MIDNIGHT ECHO: If you had to fight off a horde of zombies, what weapon/s would you choose and why?
DAN: I like the idea of a high-pressure water hose, just because it would tear rotten limbs straight off and push them AWAY from me, in case they’re those creepy zombie-arms where the hands keep coming even after they’ve been dismembered. Unfortunately this tool relies too heavily on working parts and intact infrastructure, and is not particularly portable (unless it’s mounted on a solar-powered fire-engine, but that wouldn’t really make for a speedy getaway vehicle). But assuming no such thing was readily on hand, I’d probably settle for a good old-fashioned two-stroke brush-cutter, with heavy blades (and all the appropriate personal safety gear, of course) and a 36-volt battery-operated reciprocating saw on standby for anything that got too close.
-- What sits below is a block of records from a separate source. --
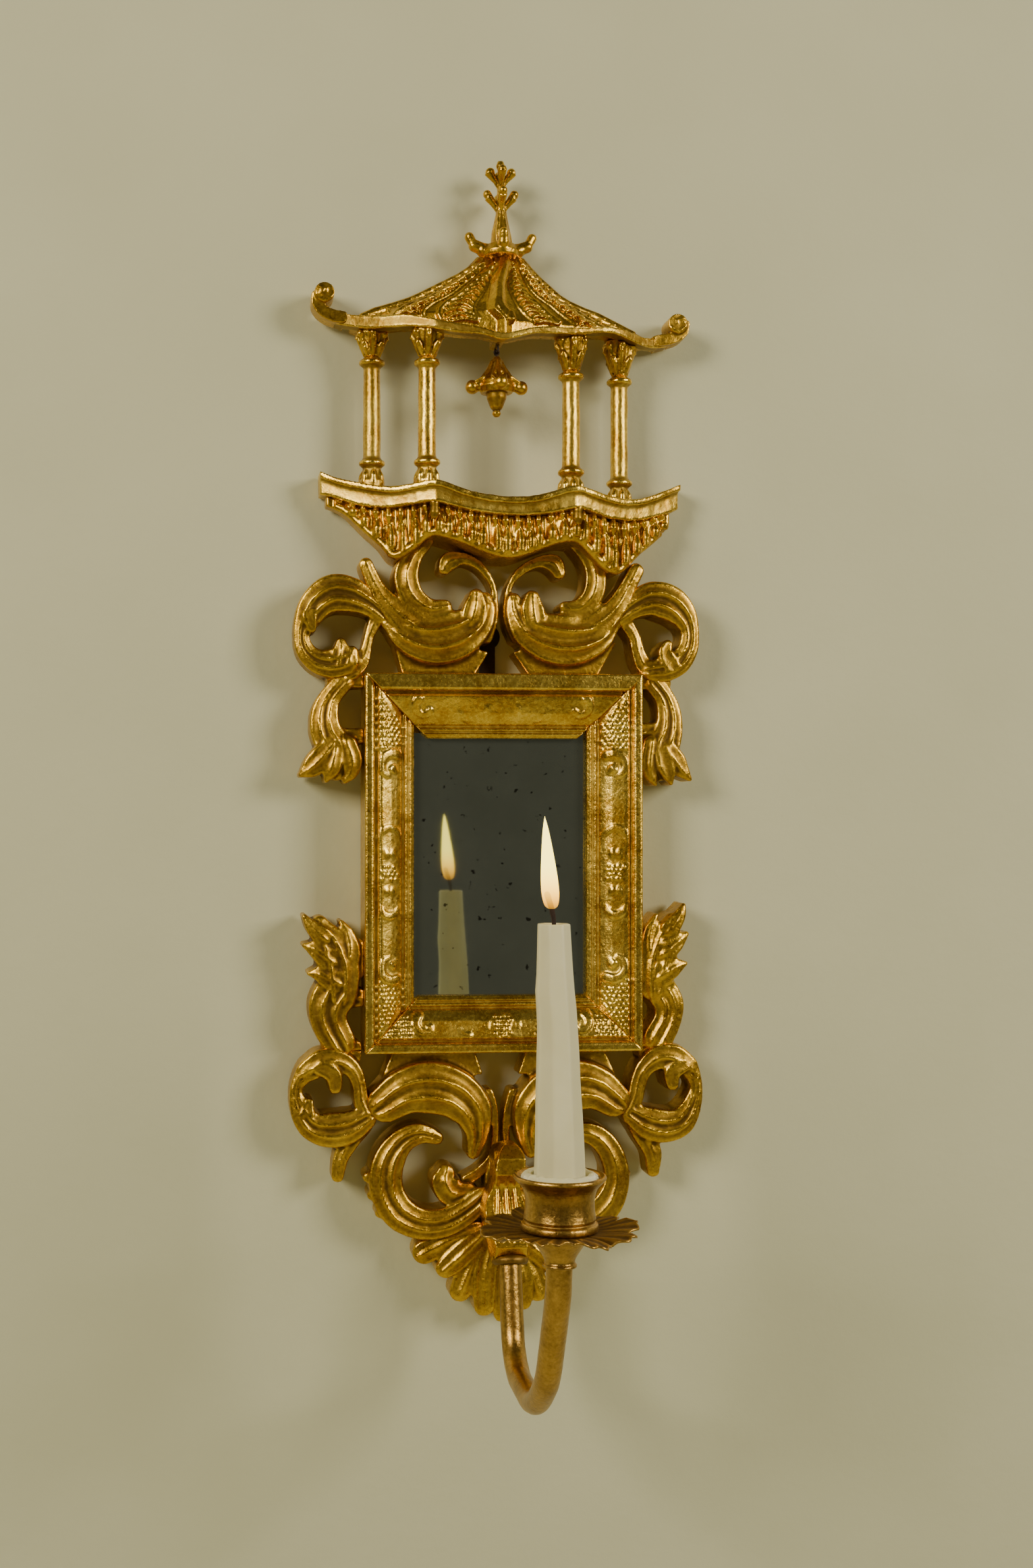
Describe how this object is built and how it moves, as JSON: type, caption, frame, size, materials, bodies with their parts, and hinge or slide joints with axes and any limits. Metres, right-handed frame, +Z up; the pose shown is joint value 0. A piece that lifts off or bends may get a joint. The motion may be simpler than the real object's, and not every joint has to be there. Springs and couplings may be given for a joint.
{
  "type": "wall sconce candle holder",
  "caption": "Gilt carved wall sconce: a small framed mirror under a pagoda with a hanging bell, and a looped arm that holds one candle over a leafy drip pan.",
  "frame": {"origin": "centre of the hanging hole, on the wall plane", "axes": "+Z up, +Y into the wall, +X to the right seen from the room"},
  "size_m": [0.2105, 0.2013, 0.604],
  "materials": {
    "gilt_wood": "burnished gold leaf on red bole over carved limewood, rubbed",
    "gilt_metal": "dull gilding with dark specks",
    "old_mirror": "old silvered plate, grey and faintly spotted",
    "bare_wood": "unfinished, darkened with age",
    "iron": "blackened wrought iron",
    "wax": "off-white candle wax, slightly translucent",
    "wick": "burnt cotton"
  },
  "bodies": {
    "sconce": {"apron_scroll_left": "gilt_wood", "apron_scroll_right": "gilt_wood", "apron_shell": "gilt_wood", "apron_spine": "gilt_wood", "apron_volute_left": "gilt_wood", "apron_volute_right": "gilt_wood", "arm_bracket": "gilt_wood", "arm_collar": "gilt_metal", "arm_ferrule": "gilt_metal", "arm_plug": "bare_wood", "arm_tube": "gilt_metal", "backing_brads": "iron", "balcony_cornice": "gilt_wood", "balcony_valance": "gilt_wood", "bell_staple": "iron", "bracket_screws": "iron", "candle_cup": "gilt_metal", "capital_inner_left": "gilt_wood", "capital_inner_right": "gilt_wood", "capital_outer_left": "gilt_wood", "capital_outer_right": "gilt_wood", "column_inner_left": "gilt_wood", "column_inner_right": "gilt_wood", "column_outer_left": "gilt_wood", "column_outer_right": "gilt_wood", "cornice_pegs": "gilt_wood", "crest_scroll_left": "gilt_wood", "crest_scroll_right": "gilt_wood", "crest_volute_left": "gilt_wood", "crest_volute_right": "gilt_wood", "cup_stud": "iron", "drip_pan": "gilt_metal", "finial_crescent": "gilt_wood", "finial_spire": "gilt_wood", "frame_rail_bottom": "gilt_wood", "frame_rail_left": "gilt_wood", "frame_rail_right": "gilt_wood", "frame_rail_top": "gilt_wood", "hanger_plate": "iron", "hanger_screws": "iron", "mirror_backboard": "bare_wood", "mirror_plate": "old_mirror", "pagoda_roof": "gilt_wood", "roof_curl_left": "gilt_wood", "roof_curl_right": "gilt_wood", "roof_eave": "gilt_wood", "side_leaf_lower_left": "gilt_wood", "side_leaf_lower_right": "gilt_wood", "side_leaf_upper_left": "gilt_wood", "side_leaf_upper_right": "gilt_wood", "wax_packing": "wax"},
    "candle": {"candle": "wax", "candle_wick": "wick"},
    "bell": {"bell_wire": "iron", "bell_body": "gilt_wood", "bell_drop": "gilt_wood"}
  },
  "joints": [
    {"name": "candle_lift", "type": "slide", "parent": "sconce", "child": "candle", "axis": [0, 0, 1], "range_m": [0, 0.06]},
    {"name": "bell_swing", "type": "hinge", "parent": "sconce", "child": "bell", "pos_m": [0.0007, -0.026, 0.1398], "axis": [0, 1, 0], "range_deg": [-35, 35]}
  ]
}
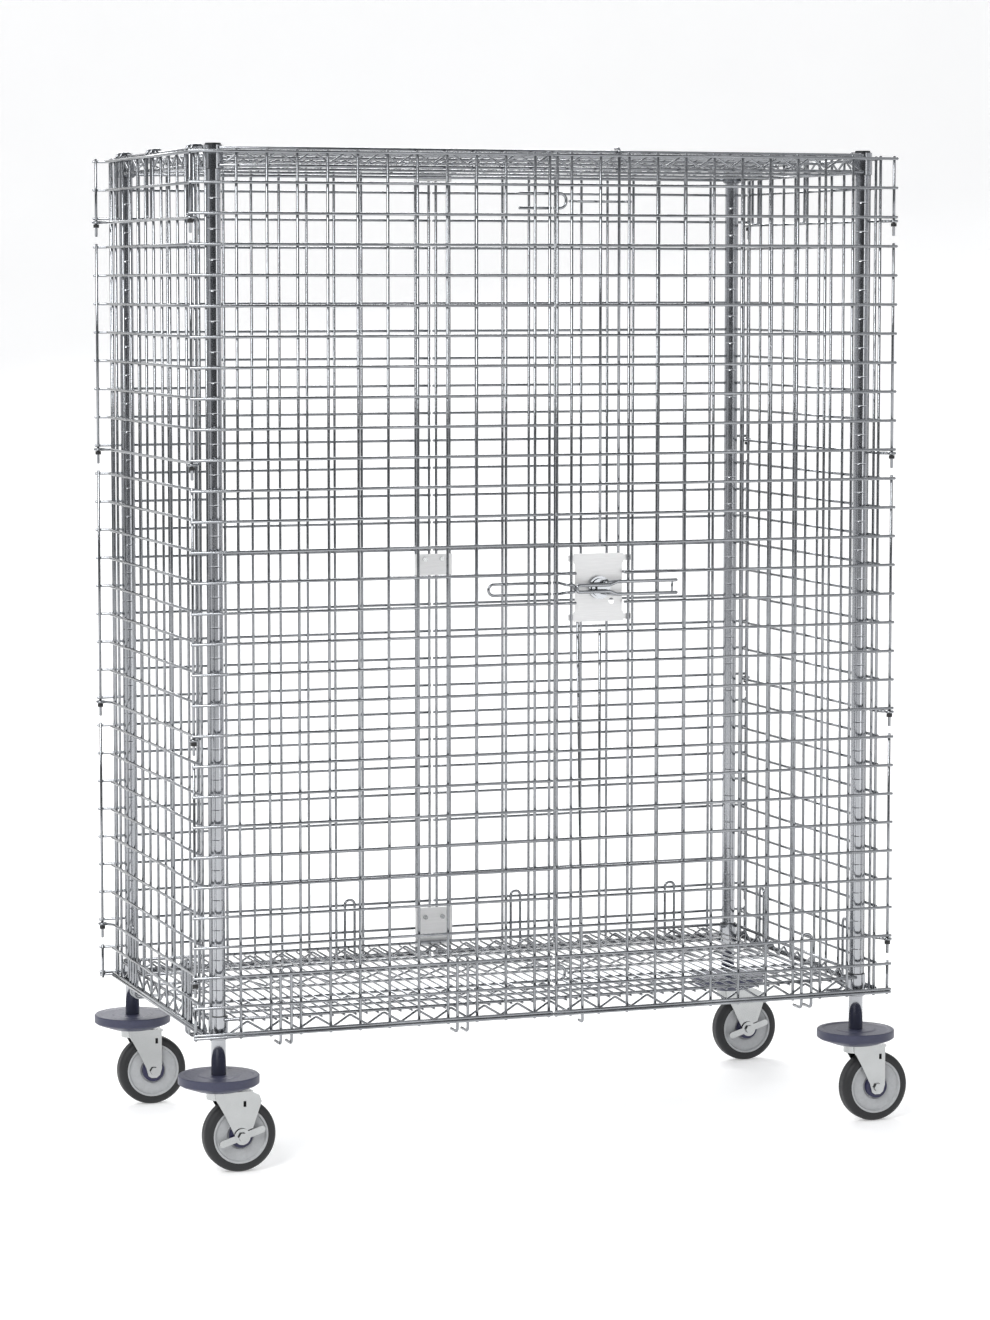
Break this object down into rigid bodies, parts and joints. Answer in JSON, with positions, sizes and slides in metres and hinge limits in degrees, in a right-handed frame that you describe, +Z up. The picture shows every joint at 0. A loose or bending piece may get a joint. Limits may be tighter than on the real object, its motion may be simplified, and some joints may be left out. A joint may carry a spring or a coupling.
{
  "type": "roll cage container",
  "caption": "Wheeled wire cage cart: swing wire doors with a locking handle, side and rear mesh panels, wire shelves top and bottom, swivel casters.",
  "frame": {"origin": "centre of the footprint on the floor, under the middle of the whole object's bounding box", "axes": "+Z up, -Y towards the doors, +X to the right seen from the doors"},
  "size_m": [1.3628, 0.7234, 1.7482],
  "materials": {
    "chrome": "polished",
    "plate_steel": "satin",
    "zinc": "bright zinc",
    "black_plastic": "moulded",
    "bumper": "soft satin",
    "tyre": "smooth rubber",
    "wheel_grey": "moulded",
    "wheel_blue": "moulded"
  },
  "bodies": {
    "cage": {"posts": "chrome", "post_caps": "black_plastic", "top_shelf_frame": "chrome", "top_shelf_trusses": "chrome", "top_shelf_deck": "chrome", "bottom_shelf_frame": "chrome", "bottom_shelf_trusses": "chrome", "bottom_shelf_deck": "chrome", "shelf_collars": "chrome", "shelf_sleeves": "black_plastic", "left_side_panel": "chrome", "right_side_panel": "chrome", "rear_left_panel": "chrome", "rear_right_panel": "chrome", "rear_join_plates": "plate_steel", "rear_plate_screws": "zinc", "hinge_eyes": "chrome", "rear_hinge_caps": "black_plastic", "panel_hooks": "chrome", "bumpers": "bumper", "caster_stems": "zinc"},
    "left_door": {"left_door_panel": "chrome", "left_door_catches": "chrome", "left_door_hasp": "chrome", "left_door_hooks": "chrome", "left_door_hinge_caps": "black_plastic"},
    "right_door": {"right_door_panel": "chrome", "latch_plate": "plate_steel", "rod_guides": "chrome", "right_door_catches": "chrome", "padlock_staple": "chrome", "right_door_hook": "chrome", "right_door_hinge_caps": "black_plastic"},
    "latch": {"latch_handle": "chrome", "latch_hub": "chrome", "latch_crank": "plate_steel"},
    "upper_rod": {"upper_rod": "chrome"},
    "lower_rod": {"lower_rod": "chrome"},
    "caster_front_left": {"fork_front_left": "zinc", "axle_bolt_front_left": "zinc"},
    "wheel_front_left": {"tyre_front_left": "tyre", "wheel_core_front_left": "wheel_grey", "wheel_centre_front_left": "wheel_blue"},
    "brake_front_left": {"brake_lever_front_left": "zinc"},
    "caster_front_right": {"fork_front_right": "zinc", "axle_bolt_front_right": "zinc"},
    "wheel_front_right": {"tyre_front_right": "tyre", "wheel_core_front_right": "wheel_grey", "wheel_centre_front_right": "wheel_blue"},
    "caster_rear_left": {"fork_rear_left": "zinc", "axle_bolt_rear_left": "zinc"},
    "wheel_rear_left": {"tyre_rear_left": "tyre", "wheel_core_rear_left": "wheel_grey", "wheel_centre_rear_left": "wheel_blue"},
    "caster_rear_right": {"fork_rear_right": "zinc", "axle_bolt_rear_right": "zinc"},
    "wheel_rear_right": {"tyre_rear_right": "tyre", "wheel_core_rear_right": "wheel_grey", "wheel_centre_rear_right": "wheel_blue"},
    "brake_rear_right": {"brake_lever_rear_right": "zinc"}
  },
  "joints": [
    {"name": "left_door_hinge", "type": "hinge", "parent": "cage", "child": "left_door", "pos_m": [-0.65965, -0.3213, 1], "axis": [0, 0, -1], "range_deg": [0, 260]},
    {"name": "right_door_hinge", "type": "hinge", "parent": "cage", "child": "right_door", "pos_m": [0.63125, -0.3213, 1], "axis": [0, 0, 1], "range_deg": [0, 260]},
    {"name": "latch_turn", "type": "hinge", "parent": "right_door", "child": "latch", "pos_m": [0.0713, -0.3213, 0.98625], "axis": [0, -1, 0], "range_deg": [0, 90]},
    {"name": "upper_rod_slide", "type": "slide", "parent": "right_door", "child": "upper_rod", "axis": [0, 0, 1], "range_m": [0, 0.0385]},
    {"name": "lower_rod_slide", "type": "slide", "parent": "right_door", "child": "lower_rod", "axis": [0.0155, 0, -0.9999], "range_m": [0, 0.0385]},
    {"name": "swivel_front_left", "type": "hinge", "parent": "cage", "child": "caster_front_left", "pos_m": [-0.6116, -0.2919, 0.138], "axis": [0, 0, 1], "continuous": true},
    {"name": "wheel_spin_front_left", "type": "hinge", "parent": "caster_front_left", "child": "wheel_front_left", "pos_m": [-0.5769, -0.2919, 0.0635], "axis": [0, 1, 0], "continuous": true},
    {"name": "brake_turn_front_left", "type": "hinge", "parent": "caster_front_left", "child": "brake_front_left", "pos_m": [-0.5769, -0.2919, 0.0635], "axis": [0, 1, 0], "range_deg": [0, 22]},
    {"name": "swivel_front_right", "type": "hinge", "parent": "cage", "child": "caster_front_right", "pos_m": [0.5832, -0.2919, 0.138], "axis": [0, 0, 1], "continuous": true},
    {"name": "wheel_spin_front_right", "type": "hinge", "parent": "caster_front_right", "child": "wheel_front_right", "pos_m": [0.6179, -0.2919, 0.0635], "axis": [0, 1, 0], "continuous": true},
    {"name": "swivel_rear_left", "type": "hinge", "parent": "cage", "child": "caster_rear_left", "pos_m": [-0.6116, 0.2919, 0.138], "axis": [0, 0, 1], "continuous": true},
    {"name": "wheel_spin_rear_left", "type": "hinge", "parent": "caster_rear_left", "child": "wheel_rear_left", "pos_m": [-0.5769, 0.2919, 0.0635], "axis": [0, 1, 0], "continuous": true},
    {"name": "swivel_rear_right", "type": "hinge", "parent": "cage", "child": "caster_rear_right", "pos_m": [0.5832, 0.2919, 0.138], "axis": [0, 0, 1], "continuous": true},
    {"name": "wheel_spin_rear_right", "type": "hinge", "parent": "caster_rear_right", "child": "wheel_rear_right", "pos_m": [0.6179, 0.2919, 0.0635], "axis": [0, 1, 0], "continuous": true},
    {"name": "brake_turn_rear_right", "type": "hinge", "parent": "caster_rear_right", "child": "brake_rear_right", "pos_m": [0.6179, 0.2919, 0.0635], "axis": [0, 1, 0], "range_deg": [0, 22]}
  ],
  "couplings": [
    {"joint": "upper_rod_slide", "follows": "latch_turn", "m_per_rad": 0.0245},
    {"joint": "lower_rod_slide", "follows": "latch_turn", "m_per_rad": 0.0245}
  ]
}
And a solar charger, in the unlikely event that I survive and have to do it all again tomorrow.
MIDNIGHT ECHO: Aside from zombie stories, what do you like to write?
DAN: I write a fair amount of steampunk as a way to feed my desire to write dieselpunk, which civilisation has yet to embrace with the sort of fervour I’d like you all to. (Take note, civilisation: Dieselpunk!) I also tend to write science fiction with a horrific flavour, fantasy with a dark edge, and the odd bit of black humour. Aside from short stories, I have a number of completed dark fantasy novels which I’m currently shopping around, a few other novel-length projects on the go covering the gamut of Military SF Horror to Cyberpunk to Gothic Apocalyptopunk, and I’m co-writing a novella series which is part CSI, part Twilight Zone, and part At the Mountains of Madness. But mostly I like whatever I write to come with a punch in the guts, to hit hard and to hurt, just a little bit, and to leave you wanting more.
Oh, and shopping lists. I do like writing shopping lists.